> Your objective:
Starting with the line that contains "NAPE_Y, KNOB_Z), group)" and stopping after the line that contains "points = [vertex.co", output every line exactly as it stands.

> Information given:
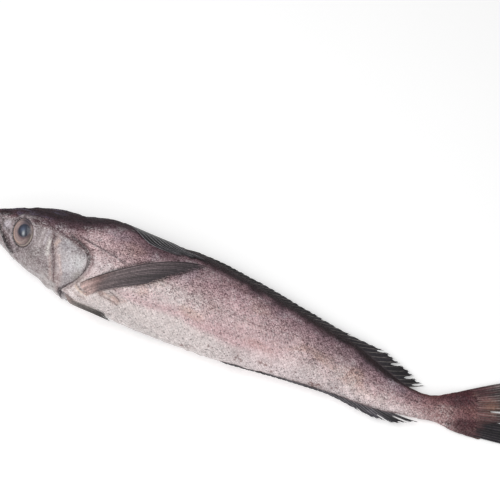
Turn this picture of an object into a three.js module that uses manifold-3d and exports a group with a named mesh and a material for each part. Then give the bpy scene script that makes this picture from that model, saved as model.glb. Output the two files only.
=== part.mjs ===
// A whole hake lying on its right side, left flank up, with its fins folded.
// Millimetres. +X runs from the snout to the tail, +Y towards the back, +Z up from the surface it lies on.
// The origin is under the middle of the fish, on that surface.

import * as THREE from 'three';
import { mergeVertices } from 'three/addons/utils/BufferGeometryUtils.js';
import Module from 'manifold-3d';

const wasm = await Module();
wasm.setup();

// ---------------------------------------------------------------- driving dimensions

// Stations along the body axis: distance from the snout tip, how far the back and the belly reach
// from the axis, half the thickness of the fish, and where on the side it is thickest.
const BODY = [
  [0, 5.6, -2.6, 1.2, 4.0],
  [1.5, 8.6, -1.0, 4.2, 4.0],
  [5, 11.6, 0.2, 6.8, 4.6],
  [10, 14.4, 1.6, 8.8, 5.2],
  [20, 19.4, 5.4, 11.4, 5.4],
  [34, 24.6, 12.4, 14.2, 4.4],
  [47, 28.6, 19.2, 17.8, 2.4],
  [61, 32.6, 24.8, 21.4, -1.0],
  [75, 34.6, 29.8, 23.8, -3.0],
  [88, 34.8, 35.8, 25.2, -3.0],
  [100, 37.0, 37.4, 26.0, -2.0],
  [118, 41.0, 39.0, 26.4, -1.0],
  [147, 41.0, 39.2, 26.0, 0],
  [191, 41.6, 38.2, 25.0, 0],
  [227, 39.2, 36.0, 23.0, 0],
  [285, 32.0, 28.0, 18.0, 0],
  [333, 25.2, 22.6, 13.5, 0],
  [374, 16.0, 16.2, 9.5, 0],
  [396, 11.6, 12.6, 7.2, 0],
  [415, 9.4, 13.0, 5.5, 0],
  [440, 14.4, 20.4, 3.4, 0],
  [462, 21.4, 25.2, 1.0, 0],
];
const FLESH_END = 462;

// Which way the axis points at each station, in degrees from +X towards +Y.
const HEADING = [
  [0, 4],
  [92, 4],
  [140, -1],
  [320, 0],
  [352, -5],
  [376, -3],
  [400, 9],
  [425, 18],
  [510, 18],
];

// The fish lies with its middle plane this share of its half thickness above the surface,
// and the underside is pressed flat where it touches.
const SETTLED = 0.86;
const PRESS_BLEND = 1.5;
const SNOUT_HEIGHT = 22;
const HEAD_END = 100;

// Cross-section: roundness of the upper and lower half, 2 for an ellipse, more for a flat crown,
// less for a keel.
const CROWN_HEAD = 3.0;
const CROWN_BODY = 2.2;
const KEEL_HEAD = 2.0;
const KEEL_BODY = 2.1;

// Eyes: flattened balls in sockets, which look forward and towards the belly. The lower one is
// pressed in, clear of the surface the fish lies on.
const EYE = { s: 50, v: 2.3, radius: 13, depth: 7.5, proud: 1.9, pressed: 0.5, forward: 31, lean: 24 };
const SOCKET_GAP = 0.3;

// Gill covers: plates with a free rear edge over a slit.
const GILL = { tip: 114.5, tipV: -10, top: 9, bottom: -33, upperCurve: 0.055, lowerCurve: 0.03 };
const COVER = { front: 79, frontLean: 0.16, proud: 1.5, sunk: 2.5, lip: 0.1 };
const SLIT = { ahead: 4, behind: 1.4, depth: 2.6 };

// Mouth: a slit on each side from the snout tip to the corner of the jaws.
const MOUTH = { depth: 4, half: 0.6 };
const MOUTH_LINE = [
  [-1, 4.0],
  [14, 5],
  [25, 2],
  [34, -7.6],
  [46, -17],
];
const NOSTRIL = { s: 26, v: 15, radius: 1.4 };

// Thickness of the fins at the root and at the tips, and how much the web between two rays is thinner
// and shorter than the rays.
const FIN = { root: 1.8, tip: 1.1, web: 0.6, notch: 0.05, sunk: 3 };
const FOLDED = { from: 124, to: 164, frontRay: 56, rearRay: 38, fall: 13 };
const CAUDAL = { root: 450, end: 494, fork: 10, up: 32.5, down: 30.5 };
const PECTORAL = {
  root: [[113, -25], [121, -32]],
  leftTip: [[206, 28.5], [168, -6]],
  rightTip: [[208, -27], [178, -33]],
  arch: 6.5,
};
const PELVIC = { root: 101, length: 46, out: 3, apart: 6 };

const RING_POINTS = 16;

// ---------------------------------------------------------------- small mathematics

const radians = THREE.MathUtils.degToRad;
const lerp = THREE.MathUtils.lerp;
const smooth = THREE.MathUtils.smoothstep;

// A repeatable number from 0 to 1 for each index.
function jitter(index, seed) {
  const wave = Math.sin(index * 12.9898 + seed * 78.233) * 43758.5453;
  return wave - Math.floor(wave);
}

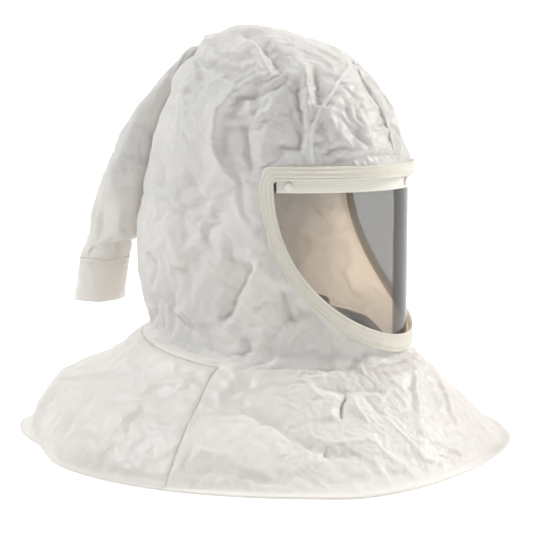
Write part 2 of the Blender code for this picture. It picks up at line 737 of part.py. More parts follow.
def make_keys(group, mats):
    for name, angle in KEY_ANGLES.items():
        heading = math.radians(angle)
        out = Vector((math.sin(heading), -math.cos(heading), 0))
        across, along = out.x / (HAT_HALF_WIDTH - HAT_WALL), out.y / (HAT_HALF_LENGTH - HAT_WALL)
        wall = 1 / math.hypot(across, along)
        centre = Vector((0, HAT_Y, HAT_RIM + 2 * MM)) + out * (wall - 6 * MM)
        mesh = box_mesh("key", (22 * MM, 5 * MM, 20 * MM))
        key = add_object(f"suspension_key_{name}", mesh, mats["strap"], group)
        key.location = centre
        key.rotation_euler = (0, 0, heading)
        bevel(key, 1 * MM, 1)


NAPE_Y = 96 * MM  # inner face of the housing
HOUSING_HALF = 36 * MM


def nape_drop(y):
    """How far the rear strap has dropped at y: steeply behind the ears, level at the nape."""
    near = min(1.0, max(0.0, (y - 16 * MM) / (28 * MM)))
    return (BAND_HIGH - KNOB_Z - 12 * MM) * near * near * (3 - 2 * near)


def make_rear_strap(group, mats, parent):
    outside = BAND_HALF_WIDTH + BAND_WALL + 1 * MM
    straight_end = 36 * MM
    straight = [(outside, straight_end * k / 6) for k in range(6)]
    path = straight + arc_path(outside, 62 * MM, straight_end, 90, 148, 12)
    for side, sign in (("right", -1), ("left", 1)):
        points = [(sign * x, y) for x, y in path]
        if sign < 0:
            points.reverse()
        rows = [[Vector((x, y, height - nape_drop(y))) for x, y in points]
                for height in (BAND_HIGH - 2 * MM, BAND_LOW + 2 * MM)]
        obj = add_object(f"nape_strap_{side}", surface("nape", rows), mats["strap"], group, parent)
        thicken(obj, BAND_WALL)


def gear_outline(teeth, pitch, addendum=0.65 * MM, dedendum=1.05 * MM, fill=0.78):
    """A pinion's outline: straight-flanked teeth, the first one along the first axis."""
    step = 2 * math.pi / teeth
    half_root, half_tip = step * 0.25 * fill * 1.45, step * 0.25 * fill * 0.6
    points = []
    for k in range(teeth):
        middle = k * step
        for turn, radius in ((-half_root, pitch - dedendum), (-half_tip, pitch + addendum),
                             (half_tip, pitch + addendum), (half_root, pitch - dedendum)):
            points.append((radius * math.cos(middle + turn), radius * math.sin(middle + turn)))
    return points


def rack_outline(length_low, length_high, pitch, height, addendum=0.65 * MM, dedendum=1.05 * MM, fill=0.78):
    """A straight rack with a gap at x = 0; its teeth point to -Z and its pitch line is z = 0."""
    step = 2 * math.pi * pitch / PINION_TEETH
    half_root, half_tip = step * 0.25 * fill * 1.45, step * 0.25 * fill * 0.6
    points = [(length_low, dedendum + height), (length_low, dedendum)]
    first = math.ceil((length_low + half_root) / step - 0.5)
    k = first
    while (k + 0.5) * step + half_root < length_high:
        middle = (k + 0.5) * step
        if middle - half_root > length_low:
            points += [(middle - half_root, dedendum), (middle - half_tip, -addendum),
                       (middle + half_tip, -addendum), (middle + half_root, dedendum)]
        k += 1
    points += [(length_high, dedendum), (length_high, dedendum + height)]
    return points


def slab(name, outline, front, back):
    """A closed plate between two y planes from an (x, z) outline."""
    bm = bmesh.new()
    face = bm.faces.new([bm.verts.new((x, front, z)) for x, z in outline])
    grown = bmesh.ops.extrude_face_region(bm, geom=[face])
    verts = [v for v in grown["geom"] if isinstance(v, bmesh.types.BMVert)]
    bmesh.ops.translate(bm, vec=(0, back - front, 0), verts=verts)
    bmesh.ops.recalc_face_normals(bm, faces=bm.faces)
    return mesh_from(name, bm)


def rounded_outline(half_x, half_z, radius, steps=4):
    points = []
    for corner_x, corner_z, start in ((1, 1, 0), (-1, 1, 90), (-1, -1, 180), (1, -1, 270)):
        for k in range(steps + 1):
            turn = math.radians(start + 90 * k / steps)
            points.append((corner_x * (half_x - radius) + radius * math.cos(turn),
                           corner_z * (half_z - radius) + radius * math.sin(turn)))
    return points


def make_ratchet(group, cutters, mats, parent):
    """Housing halves around two racks and a pinion, with the knob behind."""
    raise_z = Matrix.Translation((0, 0, KNOB_Z))
    wall, bay_low, bay_high = 2 * MM, NAPE_Y + 2 * MM, NAPE_Y + 7 * MM
    outline = rounded_outline(HOUSING_HALF, 15 * MM, 8 * MM)
    inner = slab("housing_front", outline, NAPE_Y, NAPE_Y + wall - GAP)
    inner.transform(raise_z)
    add_object("ratchet_inner_plate", inner, mats["grey"], group, parent)

    cover_mesh = slab("cover", outline, bay_low, bay_high + wall)
    cover_mesh.transform(raise_z)
    cover = add_object("ratchet_cover", cover_mesh, mats["grey"], group, parent)
    bay = add_object("ratchet_bay_cutter", box_mesh(
        "bay", (2 * HOUSING_HALF + 4 * MM, bay_high - bay_low + 2 * MM, 22 * MM),
        (0, (bay_low + bay_high) / 2 - 1 * MM, KNOB_Z)), mats["grey"], cutters)
    rod = rod_mesh("shaft_hole", 3.6 * MM, (0, bay_low, KNOB_Z), (0, bay_high + 3 * wall, KNOB_Z))
    shaft_hole = add_object("ratchet_shaft_cutter", rod, mats["grey"], cutters)
    for cutter in (bay, shaft_hole):
        boolean(cover, as_cutter(cutter))

    shaft = add_pivot("ratchet_axis", (0, bay_high, KNOB_Z), group, parent)

    turn = [(z, x) for x, z in gear_outline(PINION_TEETH, PINION_RADIUS)]  # first tooth straight up
    pinion_mesh = slab("pinion", turn, bay_low + 0.5 * MM, bay_high - 0.6 * MM)
    pinion_mesh.transform(raise_z)
    pinion = add_object("pinion_gear", pinion_mesh, mats["steel"], group, shaft)
    ends = ((0, bay_low - 2 * MM, KNOB_Z), (0, bay_high + 2 * MM, KNOB_Z))
    rod = rod_mesh("bore", 2.3 * MM, *ends, 16)
    pinion_bore = add_object("pinion_bore_cutter", rod, mats["grey"], cutters)
    boolean(pinion, as_cutter(pinion_bore))

    knob_y = bay_high + wall + 0.5 * MM
    knob_count, knob_radius = 40, 13 * MM
    rings = []
    for y, grow in ((knob_y, -0.6), (knob_y + 1 * MM, 0), (knob_y + 8 * MM, 0), (knob_y + 9.5 * MM, -1.6)):
        ring = []
        for k in range(knob_count):
            lobe = 0.55 * math.cos(10 * 2 * math.pi * k / knob_count)
            radius = knob_radius + (lobe + grow) * MM
            around = 2 * math.pi * k / knob_count
            ring.append(Vector((radius * math.cos(around), y, KNOB_Z + radius * math.sin(around))))
        rings.append(ring)
    knob_mesh = surface("knob", rings, around=True, caps=True)
    face_outward(knob_mesh)
    knob = add_object("ratchet_knob", knob_mesh, mats["dark"], group, shaft)
    ends = ((0, bay_low + 0.5 * MM, KNOB_Z), (0, knob_y + 2 * MM, KNOB_Z))
    stem = add_object("knob_stem", rod_mesh("stem", 2 * MM, *ends, 16), mats["grey"], cutters)
    boolean(knob, as_cutter(stem), "UNION")

    low, high = -18 * MM, 30 * MM
    outline = rack_outline(low, high, PINION_RADIUS, 2.6 * MM)
    for name, flip in (("rack_tail_left", 1), ("rack_tail_right", -1)):
        placed = [(flip * x, KNOB_Z + flip * (z + PINION_RADIUS)) for x, z in outline]
        mesh = slab(name, placed, bay_low + 0.6 * MM, bay_high - 0.7 * MM)
        add_object(name, mesh, mats["strap"], group, parent)

    outline = rounded_outline(HOUSING_HALF + 4 * MM, 17 * MM, 9 * MM)
    pad = slab("pad", outline, NAPE_Y - 5 * MM, NAPE_Y - GAP)
    pad.transform(raise_z)
    bevel(add_object("nape_pad", pad, mats["foam"], group, parent), 1.5 * MM)


# Assembly -------------------------------------------------------------------------------------
def main():
    clear_scene()
    group = collection("respirator_hood")
    cutters = collection("cutters")
    mats = {
        "fabric": material("coated_fabric", (0.86, 0.86, 0.84), 0.45),
        "elastic": material("elastic_webbing", (0.82, 0.82, 0.8), 0.9),
        "binding": material("vinyl_binding", (0.84, 0.83, 0.77), 0.4),
        "band": material("brow_band_plastic", (0.78, 0.75, 0.68), 0.3),
        "lens": material("smoke_lens", (0.16, 0.15, 0.14), 0.05, alpha=0.45),
        "hat": material("hat_polyethylene", (0.85, 0.85, 0.82), 0.35),
        "strap": material("suspension_nylon", (0.09, 0.09, 0.1), 0.5),
        "foam": material("pad_foam", (0.12, 0.12, 0.13), 0.9),
        "grey": material("grey_abs", (0.32, 0.33, 0.34), 0.4),
        "duct": material("duct_white_abs", (0.75, 0.75, 0.73), 0.4),
        "dark": material("knob_black", (0.03, 0.03, 0.03), 0.45),
        "rubber": material("seal_rubber", (0.03, 0.03, 0.03), 0.7),
        "steel": material("snap_steel", (0.6, 0.6, 0.6), 0.3, metallic=1.0),
    }
    elbow_cutter = make_elbow_cutter(cutters)
    make_fabric(group, cutters, mats, elbow_cutter)
    make_collar(group, mats)
    make_sleeve(group, mats, elbow_cutter)
    make_hat(group, mats, elbow_cutter)
    make_visor(group, cutters, mats)
    make_air_path(group, mats, elbow_cutter)
    make_headband(group, mats)
    make_crown_straps(group, mats)
    make_keys(group, mats)

    carriage = add_pivot("nape_carriage", (0, NAPE_Y, KNOB_Z), group)
    make_rear_strap(group, mats, carriage)
    make_ratchet(group, cutters, mats, carriage)


main()
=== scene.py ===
"""Looks of a loose-fitting air-fed hood: crinkled coated fabric, stitched binding, smoke lens."""

import math

import bmesh
import bpy
import numpy as np
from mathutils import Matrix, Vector
from mathutils.bvhtree import BVHTree
from mathutils.kdtree import KDTree
from mathutils.geometry import delaunay_2d_cdt


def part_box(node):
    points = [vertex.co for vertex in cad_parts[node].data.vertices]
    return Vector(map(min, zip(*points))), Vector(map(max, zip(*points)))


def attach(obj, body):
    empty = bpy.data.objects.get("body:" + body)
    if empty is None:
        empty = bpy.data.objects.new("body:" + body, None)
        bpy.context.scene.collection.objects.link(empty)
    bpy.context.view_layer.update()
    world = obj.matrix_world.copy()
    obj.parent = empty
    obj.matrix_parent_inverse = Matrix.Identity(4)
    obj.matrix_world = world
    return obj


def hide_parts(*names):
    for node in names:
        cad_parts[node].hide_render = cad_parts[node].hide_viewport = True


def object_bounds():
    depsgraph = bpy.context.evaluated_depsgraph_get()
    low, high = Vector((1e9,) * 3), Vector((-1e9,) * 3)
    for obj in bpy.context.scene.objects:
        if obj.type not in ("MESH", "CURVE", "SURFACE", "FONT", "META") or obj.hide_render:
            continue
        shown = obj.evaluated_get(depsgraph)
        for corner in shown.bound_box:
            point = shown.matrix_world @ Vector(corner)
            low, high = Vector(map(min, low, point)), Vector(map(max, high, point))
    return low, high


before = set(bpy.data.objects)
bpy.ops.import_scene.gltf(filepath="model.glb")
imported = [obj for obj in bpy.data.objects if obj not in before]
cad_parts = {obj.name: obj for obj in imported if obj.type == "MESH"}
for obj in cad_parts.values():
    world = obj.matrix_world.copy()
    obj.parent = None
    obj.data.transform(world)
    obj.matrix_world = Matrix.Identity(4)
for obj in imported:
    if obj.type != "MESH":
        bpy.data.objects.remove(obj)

MM = 0.001
CAD_BOX = [list(corner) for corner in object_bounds()]

# Places taken from the frame ---------------------------------------------------------------------
BINDING_LOW, BINDING_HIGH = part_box("visor_binding")
LENS_LOW, LENS_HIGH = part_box("visor_lens")
BINDING_LIFT = 2.3 * MM  # the binding's outer face above the lens cylinder's nominal radius
VISOR_RADIUS = (BINDING_HIGH[0] - BINDING_LOW[0]) / 2 - BINDING_LIFT
VISOR_Y = BINDING_LOW[1] + VISOR_RADIUS + BINDING_LIFT
LENS_MARGIN = 6 * MM
VISOR_TOP = LENS_HIGH[2] - LENS_MARGIN  # top of the clear opening
VISOR_DEPTH = LENS_HIGH[2] - LENS_LOW[2] - 2 * LENS_MARGIN
VISOR_HALF_ARC = VISOR_RADIUS * math.radians(82)
VISOR_SHOULDER = 3 * MM
OUTLINE_POWER = 2.05
CROWN_TOP = CAD_BOX[1][2]

# Hood surface ------------------------------------------------------------------------------------
# Level sections of the hood from crown to hem, in millimetres: height, y of the widest place,
# half width, reach to the front and to the back, and how much higher the back runs.
HOOD = np.array([
    (CROWN_TOP / MM - 2, 14, 0, 0, 0, 0),
    (429, 9, 32, 31, 33, 0),
    (418, -3, 54, 55, 57, 0),
    (405, -10, 70, 73, 75, 0),
    (385, -12, 89, 94, 96, 0),
    (348, -18, 109, 117, 122, 0),
    (306, -30, 117, 121, 150, 0),
    (283, VISOR_Y / MM, 118, 118, 166, 0),
    (240, VISOR_Y / MM, 118, 118, 177, 0),
    (195, VISOR_Y / MM, 118, 118, 179, 0),
    (145, VISOR_Y / MM, 118, 118, 173, 6),
    (98, VISOR_Y / MM, 120, 118, 163, 24),
    (86, -5, 136, 165, 133, 30),
    (62, 0, 172, 193, 175, 18),
    (32, 0, 212, 222, 222, 26),
    (7, 0, 241, 243, 245, 14),
    (0.8, 0, 248, 249, 249, 0),
    (0.8, 0, 259, 259, 259, 0),
]) * MM
NECK, HEM = 12, len(HOOD) - 1
BACK_FULLNESS = 0.9  # below 1 the back is squarer than an ellipse
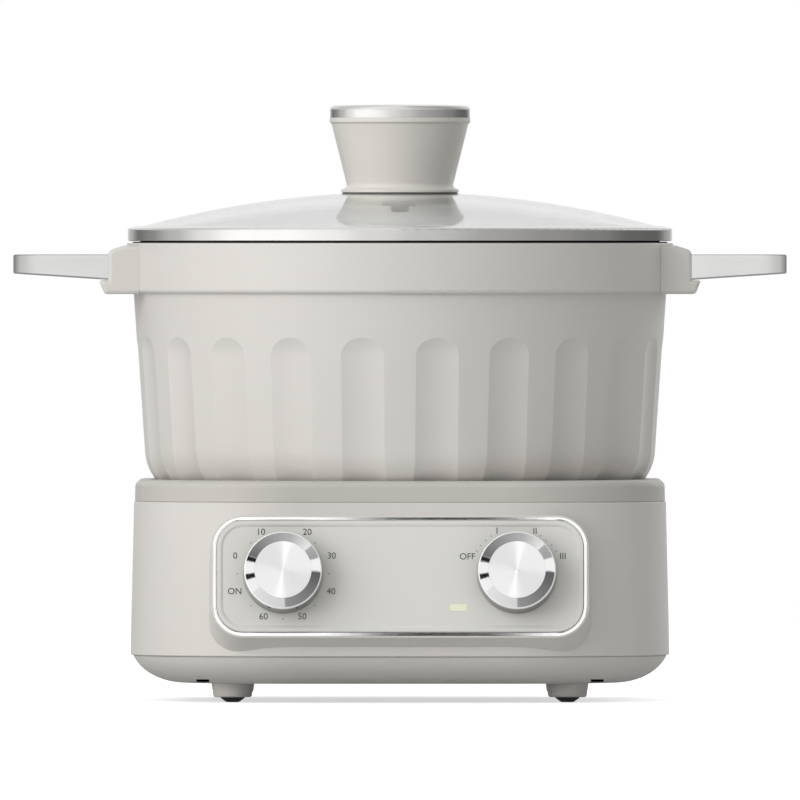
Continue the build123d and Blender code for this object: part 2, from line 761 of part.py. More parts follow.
def base_top_cover():
    """Lid of the base, with a round tray that follows the bottom corner of the pot."""
    outer = base_slab(seam_z, base_top_z, cover_step)
    outer = fillet(outer.edges().group_by(Axis.Z)[-1], cover_edge_r)
    outer = chamfer(outer.edges().group_by(Axis.Z)[0], seam_edge)
    cover = outer - base_slab(seam_z - 1, base_top_z - base_wall, base_wall)
    under_tray_z = tray_z - base_wall
    below_top = block(4 * base_half, 4 * base_half, base_top_z - 1 - under_tray_z, z=under_tray_z)
    cover += tray_block(base_wall) & below_top
    cover -= tray_block(0)
    hole_r = plate_r + plate_gap
    cover += disc(hole_r + tray_bead, tray_z - 1, tray_z + tray_bead_height)
    cover -= disc(hole_r, tray_z - 10, base_top_z)
    for x, y in cover_posts:
        cover += disc(post_r, cover_post_top, base_top_z - 1, x, y)
        cover -= disc(screw_r + fit_gap, cover_post_top - 1, cover_post_top + post_hole_depth, x, y)
    return cover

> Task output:
    carriage = add_pivot("nape_carriage", (0, NAPE_Y, KNOB_Z), group)
    make_rear_strap(group, mats, carriage)
    make_ratchet(group, cutters, mats, carriage)


main()
=== scene.py ===
"""Looks of a loose-fitting air-fed hood: crinkled coated fabric, stitched binding, smoke lens."""

import math

import bmesh
import bpy
import numpy as np
from mathutils import Matrix, Vector
from mathutils.bvhtree import BVHTree
from mathutils.kdtree import KDTree
from mathutils.geometry import delaunay_2d_cdt


def part_box(node):
    points = [vertex.co for vertex in cad_parts[node].data.vertices]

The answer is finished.